Civil and Human Rights

Supreme Court is asked to find that insanity defense is a constitutional right

By Robert Barnes

There’s no doubt John Joseph Delling knew what he was doing. His carefully planned 2007 crime spree lasted weeks, covered 6,500 miles and culminated in two people dead and one seriously wounded.

 

He had his reasons, too. Delling, then 21, had become “a type of Jesus,” he later explained, and the men he attacked, two of them former classmates he had not seen in years, were stealing his “energy.” An MRI of his brain would have revealed the damage the men had already caused, he told authorities.

 

“I had to defend myself,” he said.

 

As the nation confronts another act of unfathomable madness, Delling’s story is one chapter in a distressing and violent genre: the loner who tries to impress a movie star by shooting the president; the mother who drowns her children to save them from damnation; the black-clad shooter who seems to step from the movie screen to kill.

 

But Delling’s case presents an intriguing legal question as well. He committed his crimes in Idaho, which is one of only four states — Kansas, Montana and Utah are the others — in which a defendant may not use insanity as a defense to criminal charges.

 

Delling’s lawyers are now at the Supreme Court, asking the justices to rule that the Constitution mandates that such a defense be available for those who, because of mental illness, are not responsible for the mayhem they create.

 

“For centuries, the moral integrity of the criminal law has depended, in part, on the insanity defense,” Stanford law professor Jeffrey L. Fisher wrote in a petition on Delling’s behalf.

 

Punishment is traditionally justified on the basis of an individual consciously choosing evil over good, Fisher wrote. “Laws such as Idaho’s abandon that basic tenet,” he said.

 

Fisher contends that Idaho’s law violates the Constitution’s guarantee of due process of law, as well as the Eighth Amendment’s prohibition of cruel and unusual punishment.

 

All states and the federal government once allowed the insanity defense.
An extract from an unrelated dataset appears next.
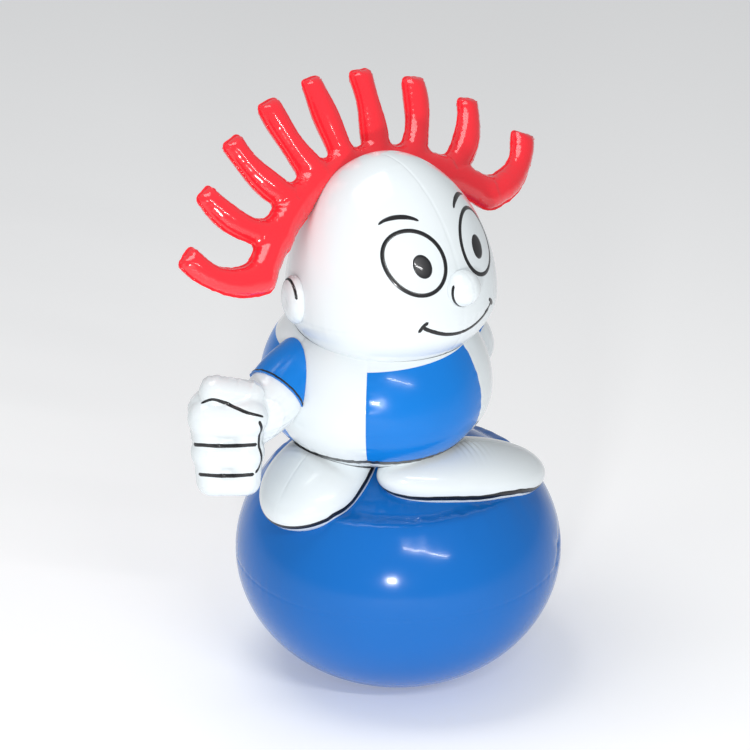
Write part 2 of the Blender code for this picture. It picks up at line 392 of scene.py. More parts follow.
def film(name, colour, variation, roughness, specular=0.35, coat=0.3):
    """Glossy PVC film: an even colour with faint clouding, and gloss that is a little uneven."""
    made = bpy.data.materials.new(name)
    made.use_nodes = True
    nodes, links = made.node_tree.nodes, made.node_tree.links
    shader = nodes["Principled BSDF"]
    where = nodes.new("ShaderNodeTexCoord")
    cloud = nodes.new("ShaderNodeTexNoise")
    cloud.inputs["Scale"].default_value = 5.0
    cloud.inputs["Detail"].default_value = 3.0
    tint = nodes.new("ShaderNodeMix")
    tint.data_type = "RGBA"
    tint.inputs["A"].default_value = (*[c * (1 - variation) for c in colour], 1)
    tint.inputs["B"].default_value = (*[min(1.0, c * (1 + variation)) for c in colour], 1)
    wear = nodes.new("ShaderNodeTexNoise")
    wear.inputs["Scale"].default_value = 22.0
    wear.inputs["Detail"].default_value = 5.0
    gloss = nodes.new("ShaderNodeMapRange")
    gloss.inputs["To Min"].default_value = roughness * 0.75
    gloss.inputs["To Max"].default_value = roughness * 1.35
    skin = nodes.new("ShaderNodeTexNoise")
    skin.inputs["Scale"].default_value = 34.0
    skin.inputs["Detail"].default_value = 2.0
    bump = nodes.new("ShaderNodeBump")
    bump.inputs["Strength"].default_value = 0.10
    bump.inputs["Distance"].default_value = 0.0012
    for noise in (cloud, wear, skin):
        links.new(where.outputs["Object"], noise.inputs["Vector"])
    links.new(cloud.outputs["Fac"], tint.inputs["Factor"])
    links.new(tint.outputs["Result"], shader.inputs["Base Color"])
    links.new(wear.outputs["Fac"], gloss.inputs["Value"])
    links.new(gloss.outputs["Result"], shader.inputs["Roughness"])
    links.new(skin.outputs["Fac"], bump.inputs["Height"])
    links.new(bump.outputs["Normal"], shader.inputs["Normal"])
    shader.inputs["Specular IOR Level"].default_value = specular
    shader.inputs["Coat Weight"].default_value = coat
    shader.inputs["Coat Roughness"].default_value = 0.05
    return made


FILMS = {
    "white": film("film_white", (0.74, 0.79, 0.81), 0.03, 0.17),
    "ball_blue": film("film_ball_blue", (0.006, 0.135, 0.48), 0.06, 0.16, specular=0.22, coat=0.12),
    "blue": film("film_panel_blue", (0.005, 0.185, 0.62), 0.05, 0.20, specular=0.22, coat=0.12),
    "red": film("film_red", (0.86, 0.020, 0.034), 0.06, 0.15, specular=0.5, coat=0.4),
    "ink": film("ink_black", (0.008, 0.008, 0.010), 0.10, 0.30),
}


# Printed lines and spots


def smooth_path(points, closed, spacing):
    """A dense Catmull-Rom path through points."""
    points = [Vector(p) for p in points]
    count = len(points)
    spans = count if closed else count - 1
    path = []
    for span in range(spans):
        if closed:
            before, here, there, after = [points[(span + k) % count] for k in (-1, 0, 1, 2)]
        else:
            here, there = points[span], points[span + 1]
            before = points[span - 1] if span > 0 else 2 * here - there
            after = points[span + 2] if span + 2 < count else 2 * there - here
        steps = max(1, round((there - here).length / spacing))
        for step in range(steps):
            t = step / steps
            path.append(
                0.5
                * (
                    2 * here
                    + (there - before) * t
                    + (2 * before - 5 * here + 4 * there - after) * t**2
                    + (3 * here - before - 3 * there + after) * t**3
                )
            )
    if not closed:
        path.append(points[-1])
    return path


class Print:
    """Gathers printed lines and spots that lie on one piece, and joins them to it at the end."""

    SUNK_EDGE = -0.3
    SUNK_MIDDLE = -2.2
    SECTION = (
        (-1.0, SUNK_EDGE),
        (-0.72, 1.0),
        (0.0, 1.0),
        (0.72, 1.0),
        (1.0, SUNK_EDGE),
        (0.0, SUNK_MIDDLE),
    )
    MISSED_REACH = 0.3

    def __init__(self, piece):
        self.piece = piece
        self.tree = BVHTree.FromPolygons(
            [v.co.copy() for v in piece.data.vertices], [tuple(p.vertices) for p in piece.data.polygons]
        )
        self.points = []
        self.faces = []

    def nearest(self, point):
        spot, normal, _, _ = self.tree.find_nearest(point)
        return spot, normal

    def cast(self, origin, direction):
        """Where a ray meets the piece, or the piece's point nearest to its way if it passes by."""
        spot = self.tree.ray_cast(origin, direction)[0]
        return spot if spot is not None else self.nearest(origin + direction * self.MISSED_REACH)[0]

    def line(self, points, width=INK_WIDTH, closed=False, taper=0.0, spacing=0.003):
        """A thin raised ribbon along points, rounded or tapered at its ends."""
        path = [self.nearest(p)[0] for p in smooth_path(points, closed, spacing)]
        count = len(path)
        lengths = np.cumsum([0.0] + [(b - a).length for a, b in zip(path, path[1:])])
        first = len(self.points)
        for i, spot in enumerate(path):
            ahead = path[(i + 1) % count] if closed or i + 1 < count else spot
            behind = path[i - 1] if closed or i > 0 else spot
            normal = self.nearest(spot)[1]
            side = (ahead - behind).cross(normal).normalized()
            half = width / 2
            if not closed:
                to_end = min(lengths[i], lengths[-1] - lengths[i])
                round_end = math.sqrt(max(0.0, 1 - (1 - min(1.0, to_end / half)) ** 2))
                slim = 1 - taper * (1 - min(1.0, to_end / (0.35 * lengths[-1])))
                half *= max(0.12, round_end * slim)
            for across, lift in self.SECTION:
                at, up = self.nearest(spot + side * half * across)
                self.points.append(at + up * INK_LIFT * lift)
        sides = len(self.SECTION)
        for i in range(count if closed else count - 1):
            near, far = first + i * sides, first + (i + 1) % count * sides
            for k in range(sides):
                m = (k + 1) % sides
                self.faces.append((near + k, far + k, far + m, near + m))
        if not closed:
            self.faces.append(tuple(first + k for k in range(sides)))
            self.faces.append(tuple(first + (count - 1) * sides + k for k in reversed(range(sides))))

    def spot(self, find, half_across, half_up, rings=6, around=40):
        """A filled oval: find gives the point on the surface for an offset across and up."""
        first = len(self.points)
        at, up = self.nearest(find(0.0, 0.0))
        self.points += [at + up * INK_LIFT, at + up * INK_LIFT * self.SUNK_MIDDLE]
        for ring in range(1, rings + 1):
            share = ring / rings
            for i in range(around):
                turn = TAU * i / around
                across, rise = half_across * share * math.cos(turn), half_up * share * math.sin(turn)
                at, up = self.nearest(find(across, rise))
                self.points.append(at + up * INK_LIFT * (1.0 if ring < rings else self.SUNK_EDGE))
        ring_start = [first + 2 + around * ring for ring in range(rings)]
        for i in range(around):
            j = (i + 1) % around
            self.faces.append((first, ring_start[0] + i, ring_start[0] + j))
            for inner, outer in zip(ring_start, ring_start[1:]):
                self.faces.append((inner + i, outer + i, outer + j, inner + j))
            self.faces.append((first + 1, ring_start[-1] + j, ring_start[-1] + i))

    def join(self):
        """Adds the print to the piece, in the ink."""
        mesh = self.piece.data
        mesh.materials.append(FILMS["ink"])
        ink = len(mesh.materials) - 1
        tool = bmesh.new()
        tool.from_mesh(mesh)
        added = [tool.verts.new(p) for p in self.points]
        faces = []
        for corners in self.faces:
            face = tool.faces.new([added[i] for i in corners])
            face.material_index = ink
            face.smooth = True
            faces.append(face)
        bmesh.ops.recalc_face_normals(tool, faces=faces)
        tool.to_mesh(mesh)
        tool.free()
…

But that changed with the public outrage over John W. Hinckley Jr.’s acquittal for reasons of insanity in his assassination attempt on President Ronald Reagan in 1981.

 

Many states and the federal government reacted by shifting the burden of proving insanity to the defense. But five states, including Nevada, abolished the insanity plea.

 

The highest courts in four of those states have upheld the laws. The Nevada Supreme Court, however, struck down that state’s statute, saying that the insanity defense recognizes a “fundamental principle” that people cannot be convicted of crimes when mental illness prevents them from knowing that their conduct is wrong.

 

The other state supreme courts have found otherwise, and so far, the U.S. Supreme Court has not found reason to accept appeals in any of those rulings.

 

Despite its prominence in television crime dramas, the insanity defense is rarely invoked and is successful only about a quarter of the time, according to the most widely quoted study of its use.

 

In its last examination of the issue in 2006, the court ruled that Arizona could narrow the insanity defense to exclude some defendants. The justices said they did not need to address the more fundamental question of whether an insanity defense is constitutionally mandated.

 

Fisher contends that Delling’s case offers the court that opportunity. Delling’s lawyers said throughout his case that Idaho’s law kept him from making the only defense he could, and he pleaded guilty to second-degree murder.

 

The trial judge found that Delling did not have the “ability to appreciate the wrongfulness of his conduct,” but the judge still sentenced him to life imprisonment. Fisher said he is in solitary confinement in a maximum-security prison.

 

Finding someone like Delling not guilty because of insanity does not mean allowing him among the general public, Fisher said, but confining him to a mental institution where he can receive treatment.

 

Idaho did not respond to Delling’s petition, hoping that the justices will continue to defer to the state’s supreme court.

 

In its brief to that court, Idaho said Delling had not shown that abolition of the insanity defense has “proven unjust or unwise on a practical level, nor does he contend that the decisions have led to abuses or that they have resulted in other continued injustices.”

 

Delling has drawn support from organizations such as the Constitutional Accountability Center and the American Psychiatric Association, as well as a group of 52 law professors who told the Supreme Court that the affirmative defense of legal insanity has “such a strong historical, moral and practical pedigree” that it has become “a matter of fundamental fairness in a just society.”

 

The alternative in states such as Idaho — allowing evidence of mental illness to negate a finding that the defendant was aware that that his conduct was criminal — is insufficient, said the brief filed by the professors, who included Richard J. Bonnie of the University of Virginia and Stephen Morse of the University of Pennsylvania.

 

Delling, they said, is a “perfect example.”

 

“His delusional belief about the victims caused him to form the intent to kill, but he did not know that what he was doing was wrong,” the law professors wrote.

 

The court will decide whether to accept Delling’s petition later this year.